A photo of Emily Kasselmann, a white woman, seated and smiling at the camera. She has a McDonald's pin on her blazer.

In 2012, Emily Kasselmann, left her job at Procter & Gamble to work for her Dad who owned two McDonald’s franchises in Pendleton and LaGrange.


McDonald’s history dates back to 1940; since that time, as the golden arches used to state, millions (and now likely billions) have been served. But the company has served many other people behind the scenes with careers and economic opportunities. In small towns, the local McDonald’s has become a center of community and camaraderie. For certain families, McDonald’s has been an entrepreneurial journey that has helped fathers prosper and in later years, mentor their daughters to become owner-operators themselves.

Emily Kasselmann

Emily Kasselmann got a degree in psychology and spent nearly a decade working for Procter & Gamble where she was the North America recruiting specialist for product supply engineering. “I flew around the country looking for the top talent to bring back to Cincinnati and other plants throughout the country,” she says. While she enjoyed her role, she had spent her entire life seeing her own father work for McDonald’s. “I really noticed all the things he was able to do in his career. He was impacting different people’s lives and was able to contribute to the community. It really attracted me,” she says.

In 2012 Emily made the decision to leave Procter & Gamble and begin working for her dad, who at the time owned restaurants in Pendleton and LaGrange. “I became a shift manager for him at 30 years old,” she says. “It was one of the biggest risks I’ve ever taken in my life.” Her dad was supportive but made sure she understood she would have to work for her success on her own. “I would have to work every position on my own from the bottom up just like everyone else. I entirely wanted that respect and knowledge,” she says. In 2017, she became an owner-operator for McDonald’s with the Eminence restaurant and later purchased the Pendleton and LaGrange restaurants.

While leaving a long-time position was a risk early in Emily’s career, she has experienced other risks associated with being a business owner. “I bought my Pendleton restaurant in 2019 and did a major remodel in 2020. This was my very first remodel 100% on my own. The day I opened the doors, COVID hit,” she says. She has learned she has to be prepared to take on anything that comes her way.

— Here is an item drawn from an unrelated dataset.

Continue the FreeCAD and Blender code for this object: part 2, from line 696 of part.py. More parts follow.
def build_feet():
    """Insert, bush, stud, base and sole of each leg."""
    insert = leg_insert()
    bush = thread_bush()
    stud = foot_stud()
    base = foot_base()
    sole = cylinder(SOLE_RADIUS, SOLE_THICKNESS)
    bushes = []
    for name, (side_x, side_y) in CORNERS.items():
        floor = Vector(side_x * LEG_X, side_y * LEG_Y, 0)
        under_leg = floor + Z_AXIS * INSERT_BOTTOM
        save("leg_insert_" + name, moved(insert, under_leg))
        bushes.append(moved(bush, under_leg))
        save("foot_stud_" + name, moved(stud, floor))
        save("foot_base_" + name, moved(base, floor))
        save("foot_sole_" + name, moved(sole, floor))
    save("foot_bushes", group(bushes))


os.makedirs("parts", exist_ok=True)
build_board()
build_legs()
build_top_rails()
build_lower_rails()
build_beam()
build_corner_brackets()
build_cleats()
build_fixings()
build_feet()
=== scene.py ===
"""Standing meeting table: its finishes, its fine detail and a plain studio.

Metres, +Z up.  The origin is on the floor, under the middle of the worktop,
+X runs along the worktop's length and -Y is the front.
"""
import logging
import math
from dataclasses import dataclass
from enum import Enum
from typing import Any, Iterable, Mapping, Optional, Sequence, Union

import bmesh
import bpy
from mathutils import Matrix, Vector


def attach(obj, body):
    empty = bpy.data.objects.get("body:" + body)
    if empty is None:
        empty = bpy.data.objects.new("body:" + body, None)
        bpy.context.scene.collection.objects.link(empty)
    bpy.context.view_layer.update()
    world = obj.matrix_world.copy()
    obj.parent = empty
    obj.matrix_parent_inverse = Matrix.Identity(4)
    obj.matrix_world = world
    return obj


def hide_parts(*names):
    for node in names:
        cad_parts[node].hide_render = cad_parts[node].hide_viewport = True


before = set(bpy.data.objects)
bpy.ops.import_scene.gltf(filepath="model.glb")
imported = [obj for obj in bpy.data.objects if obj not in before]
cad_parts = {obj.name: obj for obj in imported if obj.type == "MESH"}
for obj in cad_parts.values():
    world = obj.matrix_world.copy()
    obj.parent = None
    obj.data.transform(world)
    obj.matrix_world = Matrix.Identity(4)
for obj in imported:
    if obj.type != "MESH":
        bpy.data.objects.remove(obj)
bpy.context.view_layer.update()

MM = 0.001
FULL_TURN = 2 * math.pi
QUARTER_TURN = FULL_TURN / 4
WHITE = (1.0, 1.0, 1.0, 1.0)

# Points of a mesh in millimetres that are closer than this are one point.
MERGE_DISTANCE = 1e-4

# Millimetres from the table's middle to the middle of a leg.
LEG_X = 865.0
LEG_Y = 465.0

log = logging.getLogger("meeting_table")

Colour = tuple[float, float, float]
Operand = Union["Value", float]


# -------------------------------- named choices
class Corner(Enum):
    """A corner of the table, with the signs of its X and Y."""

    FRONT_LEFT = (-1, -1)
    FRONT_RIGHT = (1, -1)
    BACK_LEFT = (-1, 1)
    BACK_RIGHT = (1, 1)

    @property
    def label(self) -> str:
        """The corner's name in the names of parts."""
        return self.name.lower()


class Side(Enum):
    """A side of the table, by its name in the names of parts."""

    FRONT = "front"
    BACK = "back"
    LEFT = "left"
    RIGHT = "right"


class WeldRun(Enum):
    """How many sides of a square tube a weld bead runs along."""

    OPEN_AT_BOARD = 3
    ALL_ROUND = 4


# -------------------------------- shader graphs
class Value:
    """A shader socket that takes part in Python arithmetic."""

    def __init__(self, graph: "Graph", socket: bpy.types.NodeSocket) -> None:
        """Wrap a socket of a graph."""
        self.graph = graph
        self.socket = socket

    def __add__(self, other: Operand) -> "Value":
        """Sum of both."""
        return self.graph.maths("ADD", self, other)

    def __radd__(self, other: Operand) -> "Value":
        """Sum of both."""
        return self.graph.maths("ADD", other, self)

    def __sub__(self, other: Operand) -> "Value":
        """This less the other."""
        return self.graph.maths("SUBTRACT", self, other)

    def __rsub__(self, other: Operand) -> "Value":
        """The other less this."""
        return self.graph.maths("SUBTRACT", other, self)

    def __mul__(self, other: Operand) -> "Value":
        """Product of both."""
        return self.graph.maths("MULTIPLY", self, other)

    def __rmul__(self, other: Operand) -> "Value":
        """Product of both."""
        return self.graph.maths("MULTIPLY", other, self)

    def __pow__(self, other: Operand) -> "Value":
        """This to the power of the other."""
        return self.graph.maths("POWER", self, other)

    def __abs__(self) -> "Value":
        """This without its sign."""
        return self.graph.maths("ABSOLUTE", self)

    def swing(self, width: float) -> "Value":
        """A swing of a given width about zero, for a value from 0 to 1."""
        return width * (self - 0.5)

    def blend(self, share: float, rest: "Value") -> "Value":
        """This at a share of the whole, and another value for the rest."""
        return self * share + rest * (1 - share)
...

A photo of Pam Hancock, a white woman, wearing a pink shirt, smiling at the camera.

Pam Hancock

Pam Hancock, of Columbia, Kentucky, grew up seeing her father run a grocery store for 27 years until he sold it in 1987. Several years later, he opened a McDonald’s restaurant in Russell Springs and then a store in Columbia. At the time, Pam was working at Fruit of the Loom but would come by the Columbia location after work or on weekends to help out. “I went in every afternoon and would do fries or count tills. I was trying to feel it out and see if this is what I wanted to do,” she says. “Thirty years later, here I am.”

Although Pam’s dad owned and operated McDonald’s restaurants, she still had to prove to him, herself, and corporate McDonald’s staff that she knew the business and could operate it successfully. She worked as a general manager for a decade and had supervisory roles so she could learn every aspect of the business. In 2013, Pam purchased the Columbia restaurant from her dad, followed by the Albany restaurant in 2020, and the Edmonton restaurant in 2021. Her dad and brother-in-law still own three restaurants of their own, and her sister in Indiana has ten.

To say that McDonald’s has been a family affair for Pam is an understatement, but it is important to her that it has been a family affair for lots of people in the various communities where restaurants are located. “I consider a lot of my close relationships McDonald’s people. McDonald’s is all about family and giving to the communities we serve,” she says.

A photo of Brittney Barnett, a white woman, standing and smiling at the camera. She wears a white and red stripe dress.

Brittney Barnett

Brittney’s relationship with McDonald’s has a lot to do with her father’s experience with the company, where he began working at age 15. “He came from nothing [and] didn’t have a support system. McDonald’s gave him a job in which they gave him a key to the restaurant and it was basically a place to sleep at night. They had basements at the time,” she says. Her parents actually met at that McDonald’s restaurant so to say Brittney’s entire life has hinged on the company would not be an understatement.

Early on, Brittney didn’t see herself becoming a second-generation owner-operator. She went to college with the intention of being a teacher, but when she transitioned colleges, she needed the flexibility of a McDonald’s schedule. On her first day, she ended up telling the manager at the time to go home. “I was not very pleased at the way the manager was handling the business my dad had worked so hard to grow,” she says. She knew she had it in her to be a better leader at the restaurant. “I decided that the opportunity was bigger than I had imagined,” she says.

She used many of the same soft skills of teaching and leadership to help her eventually become an owner-operator of four restaurants. Her parents continue to be involved, as does Brittney’s brother-in-law and husband. “Everybody you can think of is all-in. Having that support as a woman business owner is crucial,” she says. Brittney also networks with other McDonald’s female owner-operators to share insights. “On a monthly basis, we chat about business,” she says. “It’s really about empowering each other as leaders.”